*SHORT PROBLEM*. Every line from the first one to the line containing "CAMERA_LENS = 86.8" should be echoed exactly; leave out the rest.
BEGIN
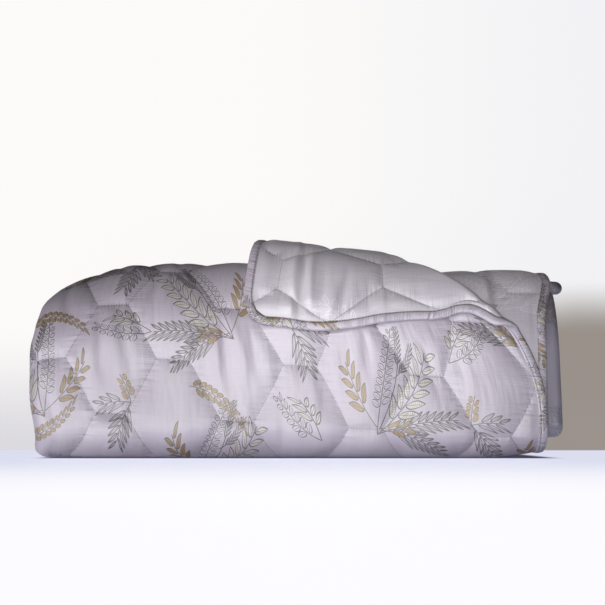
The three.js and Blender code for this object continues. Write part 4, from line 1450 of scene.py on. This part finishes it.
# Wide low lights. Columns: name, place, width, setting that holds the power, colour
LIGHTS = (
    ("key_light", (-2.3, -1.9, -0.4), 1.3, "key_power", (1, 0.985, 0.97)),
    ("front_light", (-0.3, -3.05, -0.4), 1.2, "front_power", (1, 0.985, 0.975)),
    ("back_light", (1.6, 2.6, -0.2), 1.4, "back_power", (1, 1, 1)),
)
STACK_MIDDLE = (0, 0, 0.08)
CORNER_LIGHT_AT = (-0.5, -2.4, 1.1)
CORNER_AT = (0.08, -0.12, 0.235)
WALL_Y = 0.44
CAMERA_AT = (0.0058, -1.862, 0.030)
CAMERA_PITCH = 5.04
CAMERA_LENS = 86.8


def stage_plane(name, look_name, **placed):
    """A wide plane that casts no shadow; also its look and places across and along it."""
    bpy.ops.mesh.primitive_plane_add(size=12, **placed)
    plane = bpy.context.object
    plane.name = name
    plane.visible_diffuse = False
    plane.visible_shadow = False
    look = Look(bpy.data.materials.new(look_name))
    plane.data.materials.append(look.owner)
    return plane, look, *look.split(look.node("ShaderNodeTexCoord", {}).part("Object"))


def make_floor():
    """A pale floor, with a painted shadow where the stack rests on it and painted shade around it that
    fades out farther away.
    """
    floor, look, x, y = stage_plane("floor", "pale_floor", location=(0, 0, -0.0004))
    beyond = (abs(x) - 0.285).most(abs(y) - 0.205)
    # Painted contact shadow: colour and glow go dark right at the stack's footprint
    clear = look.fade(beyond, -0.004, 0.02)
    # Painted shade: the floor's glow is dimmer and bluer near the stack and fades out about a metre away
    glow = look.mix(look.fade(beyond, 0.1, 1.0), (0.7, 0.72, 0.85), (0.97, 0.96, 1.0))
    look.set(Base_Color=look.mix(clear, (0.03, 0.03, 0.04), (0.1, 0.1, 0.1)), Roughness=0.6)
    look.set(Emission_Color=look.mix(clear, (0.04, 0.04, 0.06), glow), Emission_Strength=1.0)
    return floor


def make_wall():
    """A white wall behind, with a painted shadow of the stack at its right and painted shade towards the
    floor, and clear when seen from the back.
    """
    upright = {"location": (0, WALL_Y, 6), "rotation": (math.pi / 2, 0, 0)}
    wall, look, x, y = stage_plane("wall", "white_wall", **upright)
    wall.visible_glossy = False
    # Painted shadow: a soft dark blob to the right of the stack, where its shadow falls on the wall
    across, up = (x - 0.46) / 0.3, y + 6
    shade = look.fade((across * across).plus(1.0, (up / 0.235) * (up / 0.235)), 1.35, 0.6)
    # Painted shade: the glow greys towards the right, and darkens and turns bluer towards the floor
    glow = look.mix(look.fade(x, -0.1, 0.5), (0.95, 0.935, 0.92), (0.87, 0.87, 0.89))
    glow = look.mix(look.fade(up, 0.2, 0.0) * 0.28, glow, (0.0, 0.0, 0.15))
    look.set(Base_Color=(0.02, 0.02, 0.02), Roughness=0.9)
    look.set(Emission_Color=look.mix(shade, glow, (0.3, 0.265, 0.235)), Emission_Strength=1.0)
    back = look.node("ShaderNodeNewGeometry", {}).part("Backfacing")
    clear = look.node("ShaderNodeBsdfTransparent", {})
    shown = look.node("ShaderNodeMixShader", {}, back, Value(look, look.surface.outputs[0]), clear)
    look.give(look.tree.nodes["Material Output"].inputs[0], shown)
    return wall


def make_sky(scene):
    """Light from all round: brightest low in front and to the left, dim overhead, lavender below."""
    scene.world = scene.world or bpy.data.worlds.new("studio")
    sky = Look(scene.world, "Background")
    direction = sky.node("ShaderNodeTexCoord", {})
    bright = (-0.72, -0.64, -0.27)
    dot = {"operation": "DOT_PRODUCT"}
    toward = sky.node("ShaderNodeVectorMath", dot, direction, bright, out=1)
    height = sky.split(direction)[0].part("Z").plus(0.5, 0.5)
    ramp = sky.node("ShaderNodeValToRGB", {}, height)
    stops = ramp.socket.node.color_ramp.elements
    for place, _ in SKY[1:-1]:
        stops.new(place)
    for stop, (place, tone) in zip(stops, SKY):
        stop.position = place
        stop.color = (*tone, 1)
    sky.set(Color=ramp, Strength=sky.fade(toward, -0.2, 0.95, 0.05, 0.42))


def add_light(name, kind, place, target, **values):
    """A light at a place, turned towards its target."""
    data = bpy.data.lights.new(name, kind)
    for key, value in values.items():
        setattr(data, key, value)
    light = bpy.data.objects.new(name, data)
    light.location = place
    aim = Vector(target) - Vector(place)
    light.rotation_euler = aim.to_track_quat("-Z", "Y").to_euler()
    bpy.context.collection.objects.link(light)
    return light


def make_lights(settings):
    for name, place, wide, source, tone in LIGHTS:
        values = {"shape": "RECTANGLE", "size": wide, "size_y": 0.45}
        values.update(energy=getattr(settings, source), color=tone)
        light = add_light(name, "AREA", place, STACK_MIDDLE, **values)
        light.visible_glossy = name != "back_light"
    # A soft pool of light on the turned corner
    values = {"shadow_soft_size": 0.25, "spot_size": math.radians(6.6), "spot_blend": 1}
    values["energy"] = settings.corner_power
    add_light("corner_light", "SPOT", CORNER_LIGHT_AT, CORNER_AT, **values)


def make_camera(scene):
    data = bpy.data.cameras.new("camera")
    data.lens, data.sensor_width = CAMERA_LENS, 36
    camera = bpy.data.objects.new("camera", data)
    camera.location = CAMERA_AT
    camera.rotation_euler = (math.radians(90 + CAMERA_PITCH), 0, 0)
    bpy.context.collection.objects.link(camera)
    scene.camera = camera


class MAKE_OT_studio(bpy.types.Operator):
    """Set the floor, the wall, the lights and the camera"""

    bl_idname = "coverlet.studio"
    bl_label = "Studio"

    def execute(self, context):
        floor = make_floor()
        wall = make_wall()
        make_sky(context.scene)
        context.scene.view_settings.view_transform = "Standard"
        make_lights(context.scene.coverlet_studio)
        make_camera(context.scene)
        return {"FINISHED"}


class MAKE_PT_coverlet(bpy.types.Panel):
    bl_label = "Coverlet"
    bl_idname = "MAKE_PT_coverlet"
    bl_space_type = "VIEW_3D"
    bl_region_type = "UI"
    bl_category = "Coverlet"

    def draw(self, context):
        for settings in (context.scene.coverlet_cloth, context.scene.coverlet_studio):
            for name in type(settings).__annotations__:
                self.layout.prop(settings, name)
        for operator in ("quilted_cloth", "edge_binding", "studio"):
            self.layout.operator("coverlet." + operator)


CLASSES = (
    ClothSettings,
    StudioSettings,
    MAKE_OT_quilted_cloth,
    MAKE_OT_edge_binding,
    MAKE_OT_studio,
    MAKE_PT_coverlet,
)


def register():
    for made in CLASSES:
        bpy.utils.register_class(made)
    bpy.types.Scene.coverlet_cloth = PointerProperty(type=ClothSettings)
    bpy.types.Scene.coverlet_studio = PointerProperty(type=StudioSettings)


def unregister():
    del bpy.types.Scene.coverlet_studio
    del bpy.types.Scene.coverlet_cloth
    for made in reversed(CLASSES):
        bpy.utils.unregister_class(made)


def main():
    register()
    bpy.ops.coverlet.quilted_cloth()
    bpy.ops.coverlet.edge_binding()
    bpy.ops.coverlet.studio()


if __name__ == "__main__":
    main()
END
*EXERCISE SOLUTION*.
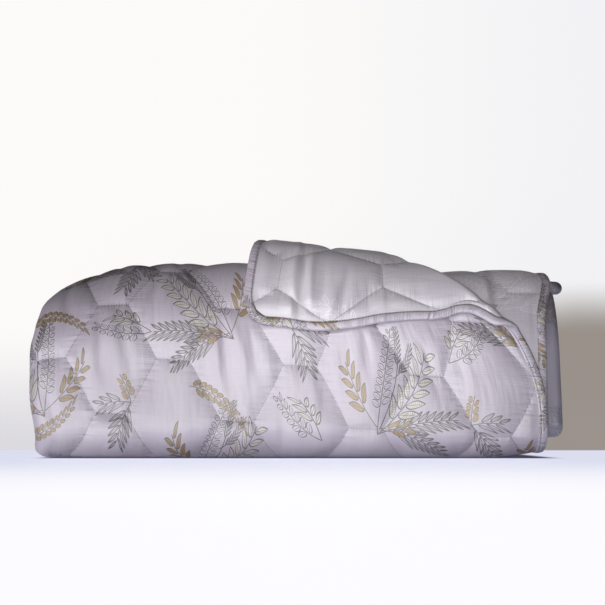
The three.js and Blender code for this object continues. Write part 4, from line 1450 of scene.py on. This part finishes it.
# Wide low lights. Columns: name, place, width, setting that holds the power, colour
LIGHTS = (
    ("key_light", (-2.3, -1.9, -0.4), 1.3, "key_power", (1, 0.985, 0.97)),
    ("front_light", (-0.3, -3.05, -0.4), 1.2, "front_power", (1, 0.985, 0.975)),
    ("back_light", (1.6, 2.6, -0.2), 1.4, "back_power", (1, 1, 1)),
)
STACK_MIDDLE = (0, 0, 0.08)
CORNER_LIGHT_AT = (-0.5, -2.4, 1.1)
CORNER_AT = (0.08, -0.12, 0.235)
WALL_Y = 0.44
CAMERA_AT = (0.0058, -1.862, 0.030)
CAMERA_PITCH = 5.04
CAMERA_LENS = 86.8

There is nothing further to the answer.